Maybe you have to figure out a way to test people for unusually high aptitude at looking at mind-numbingly dull repetitive things over and over again, but then still being able to notice the aberrant ones. And then only put people in that job with unusually high aptitude there.

Or have people only do pretty short shifts at that task.

I'm pretty confident that this person wasn't unusually negligent, if you have most anyone doing that job hour after hour day after day they will lose the ability to flag the aberant stuff.

comrade_ogilvy · on Oct 22, 2013

Yours is the correct viewpoint: it is incompatible with human cognition.

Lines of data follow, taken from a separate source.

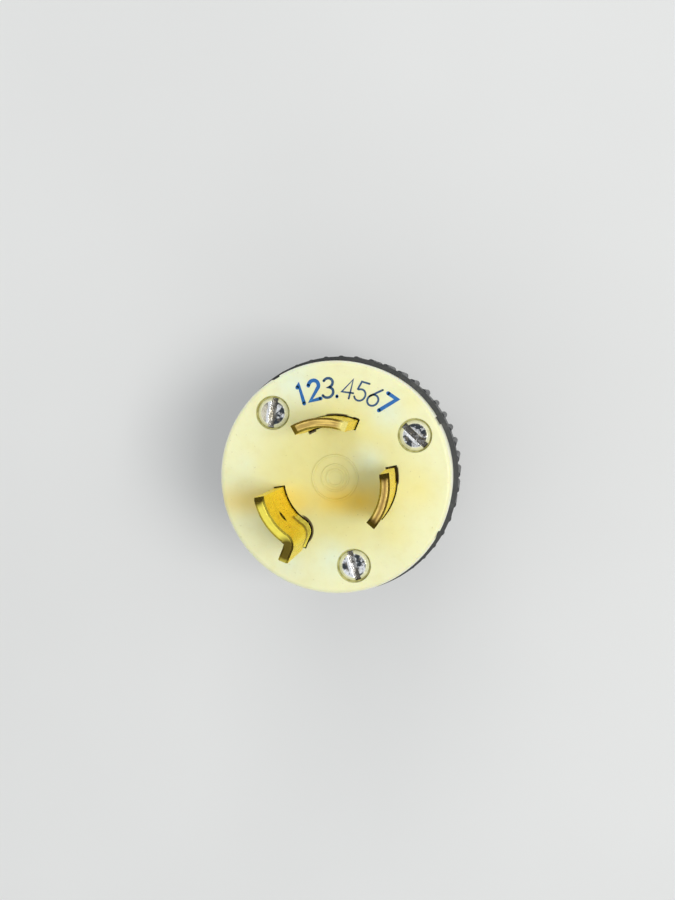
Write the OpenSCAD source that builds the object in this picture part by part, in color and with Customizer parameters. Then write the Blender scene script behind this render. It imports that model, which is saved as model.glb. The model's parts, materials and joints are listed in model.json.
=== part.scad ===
// Three-blade locking power plug, 15 A size, standing on its cord end.
// Millimetres. The plug's axis is Z: cord end at z = 0, blade tips at the top.
// Angles are measured about the axis, counter-clockwise seen from the blade side.

/* [Face] */
// Distance that the face's side stands in from the shell's
face_step = 0.5; // [0.2:0.1:1]
// Height of the face flange that stands above the shell
flange_h = 6.8; // [5.5:0.1:9]
// Thickness of the plate that the blades pass through
plate_t = 4.5; // [3.8:0.1:5]
// Rounding of the face's outer edge
face_edge_r = 0.8; // [0.3:0.1:1.5]
// Depth that the spigot behind the flange reaches into the shell
spigot_h = 3.7; // [3:0.1:5]
// Wall of the spigot
spigot_wall = 1.8; // [1.5:0.1:2]
// Angles of the small index notches in the rim
notch_angles = [29, 121, 331];
// Width of an index notch
notch_w = 1.4; // [0.8:0.1:2]
// Depth of an index notch
notch_depth = 0.25; // [0.1:0.05:0.4]
// Radii of the raised rings at the face's centre
ring_radii = [1.3, 2.1, 3.6];
// Width of a raised ring
ring_w = 0.3; // [0.2:0.05:0.5]
// Height of a raised ring
ring_h = 0.15; // [0.1:0.05:0.25]

/* [Blades] */
// Thickness of the blades
blade_t = 1.5; // [1.2:0.05:1.7]
// Radius of the circle that the blades' mid-thickness follows
blade_r = 9.2; // [8.8:0.1:9.6]
// Length of a line blade above the face
line_l = 15.2; // [12:0.1:18]
// Length of the ground blade above the face
ground_l = 17.9; // [15:0.1:22]
// Angle of the first line blade's middle
line_a_angle = 93.4; // [92:0.1:97]
// Angle of the second line blade's middle
line_b_angle = 345; // [342:0.1:348]
// Arc that a line blade covers
line_span = 51.5; // [48:0.5:56]
// Angle at which the ground blade's arc starts
ground_start = 190; // [188:0.5:193]
// Arc that the ground blade covers before it bends outwards
ground_span = 45; // [42:0.5:48]
// Inside radius of the ground blade's bend
bend_r = 0.6; // [0.4:0.1:0.8]
// Angle through which the ground blade's edge bends outwards
bend_angle = 77; // [70:1:85]
// Straight length of the ground blade's leg beyond its bend
leg_l = 2; // [1:0.1:2.4]
// Length of the bevel on a blade's corners
corner_bevel = 0.7; // [0.4:0.1:1.2]
// Bevel along a blade's tip
tip_bevel = 0.3; // [0.2:0.05:0.5]
// Height of the locking notch above the face
lock_h = 3.4; // [2.5:0.1:4.5]
// Width of the locking notch along the blade
lock_w = 2.2; // [1.5:0.1:2.8]
// Depth of the line blades' notch floor below the face
lock_sunk = 2.2; // [0.5:0.1:3]
// Height of the ground blade's notch floor above the face
lock_raised = 0.3; // [0.1:0.1:0.8]
// Diameter of the small hole through the ground blade
eye_d = 1.4; // [1:0.1:2]
// Height of that hole above the face
eye_z = 10.7; // [8:0.1:13]
// Angle of that hole
eye_angle = 217.5; // [205:0.5:225]

/* [Terminals] */
// Width of a blade's terminal tab
tab_w = 8; // [7:0.1:8.6]
// Height that a flat tab overlaps the curved blade above it
tab_lap = 1; // [0.6:0.1:1.4]
// Length of a blade's inward foot
foot_l = 3.2; // [2.6:0.1:3.6]
// Width of a blade's inward foot
foot_w = 6; // [4:0.1:7]
// Diameter of the terminal screws' shanks
terminal_screw_d = 2.9; // [2.5:0.1:3.2]
// Diameter of the terminal screws' heads
terminal_head_d = 6; // [5:0.1:6.4]
// Height of the terminal screws' heads
terminal_head_h = 2; // [1.6:0.1:2.4]
// Length of a terminal screw under its head
terminal_screw_l = 5.2; // [4.6:0.1:5.6]
// Thickness of a pressure plate
pressure_t = 1.2; // [0.8:0.1:1.4]
// Side of a square pressure plate
pressure_w = 7.2; // [6.6:0.1:7.6]

/* [Carrier] */
// Thickness of the carrier's flange
carrier_flange_t = 2.8; // [2:0.1:3.2]
// Length of the carrier's screw posts below its flange
post_l = 8; // [7:0.1:9]
// Radius of the carrier's hub
hub_r = 4.2; // [3:0.1:4.4]
// Thickness of the walls between the terminals
wing_t = 1.6; // [1.2:0.1:2]
// Angles of the walls between the terminals
wing_angles = [40, 154, 282];

/* [Assembly screws] */
// Angles of the three assembly screws
screw_angles = [134, 28, 282];
// Directions of the screwdriver slots, in the same order
driver_angles = [80, -43.5, -73];
// Distance of the screws' axes in from the shell's bore
screw_inset = 2.8; // [2.7:0.1:3.1]
// Radius of the posts that the screws pass through
post_r = 2.5; // [2.2:0.05:2.5]
// Diameter of the screws' shanks
screw_d = 3; // [2.6:0.1:3.1]
// Diameter of the screws' heads
head_d = 4.9; // [4:0.1:5]
// Height of the screws' heads
head_h = 1.8; // [1.4:0.1:2.2]
// Depth of a head's top below the face
head_sunk = 0.15; // [0:0.05:0.4]
// Width of a screwdriver slot
driver_w = 0.95; // [0.6:0.05:1.1]
// Depth of a screwdriver slot
driver_depth = 1.1; // [0.6:0.05:1.2]
// Diameter of the counterbore round a head
counterbore_d = 5.5; // [5.2:0.1:6]
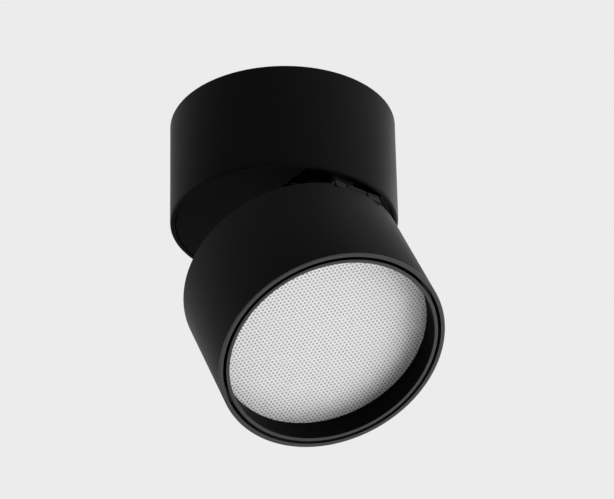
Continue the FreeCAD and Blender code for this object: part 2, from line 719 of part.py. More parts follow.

If an alert system is not perceived as highly reliable in directing positive action, then the humans involved will inevitably disable the alert system, either by pulling out a screwdriver or rewriting their mental rubrics to ignore the messages as noise.

Knight Capital is just the finance version of Three Mile Island and Deepwater Horizon -- the means to mitigate or prevent disaster were on hand, but the people in charge just dithered by the kill switch because they were confused. Well, if the people in charge are confused, that is a reason to start the emergency procedures.

jrochkind1 · on Oct 23, 2013

in the ancestral comment here, it wasn't even an alert system! It was just "your job is to sit there all day and watch every single transaction and flag the aberrant one"!!

Dylan16807 · on Oct 23, 2013

"Whoa this transaction is way bigger than normal. So is this one. And this one."

People ignore repetitive things, but they usually notice when it changes. They can tell you that it's shaped different or explain how it sounds different from normal.

If this system made dissimilar transactions look very similar to the monitor, then it is to blame, not the idea of having a monitor at all.

4hthth4 · on Oct 22, 2013

It makes me think you shouldn't allow only a single person to monitor something like that...

drill_sarge · on Oct 22, 2013

Yes, the more people monitoring the better. But in this situation someone has to be in charge and make a decision. And nobody wants to be that guy.

comrade_ogilvy · on Oct 22, 2013

I would argue that many more people monitoring can encourage the fear of making the wrong call. "Hey, someone smarter and more experienced than me should makes sense of this." "Hey, the smart new guy is supposed to be watching this. I will look more closely later."

What you want is two or three people really in charge, where the individuals are empowered to say: "I am totally confused. If someone cannot explain what is going on to me so that I understand, I am starting shutdown procedures, immediately. Do YOU know exactly what is going on?"

moath · on Oct 22, 2013

I'm not seeing anything here that makes me think they had any kind of automation at all! In my experience, if they had automation things would have consistently failed on all servers the deployment was executed on.

That said, if you're going to fly the jet liner in full manual mode, you better make sure your co-pilot is watching the instruments.

SideburnsOfDoom · on Oct 22, 2013

The parent post may be pointing out that the point of this software is to automate trading on the stock market. It's risky if your software testing, rollout, monitoring and rollback process is not sufficiently automated. This second kind of automation is the kind that you or I are most likely more familiar with. And was lacking.

SideburnsOfDoom · on Oct 22, 2013

> Just one of the risks of automation

Automated deployments would have helped them. They made lots of mistakes, but IMHO not automating the deploy was likely the #1 mistake here.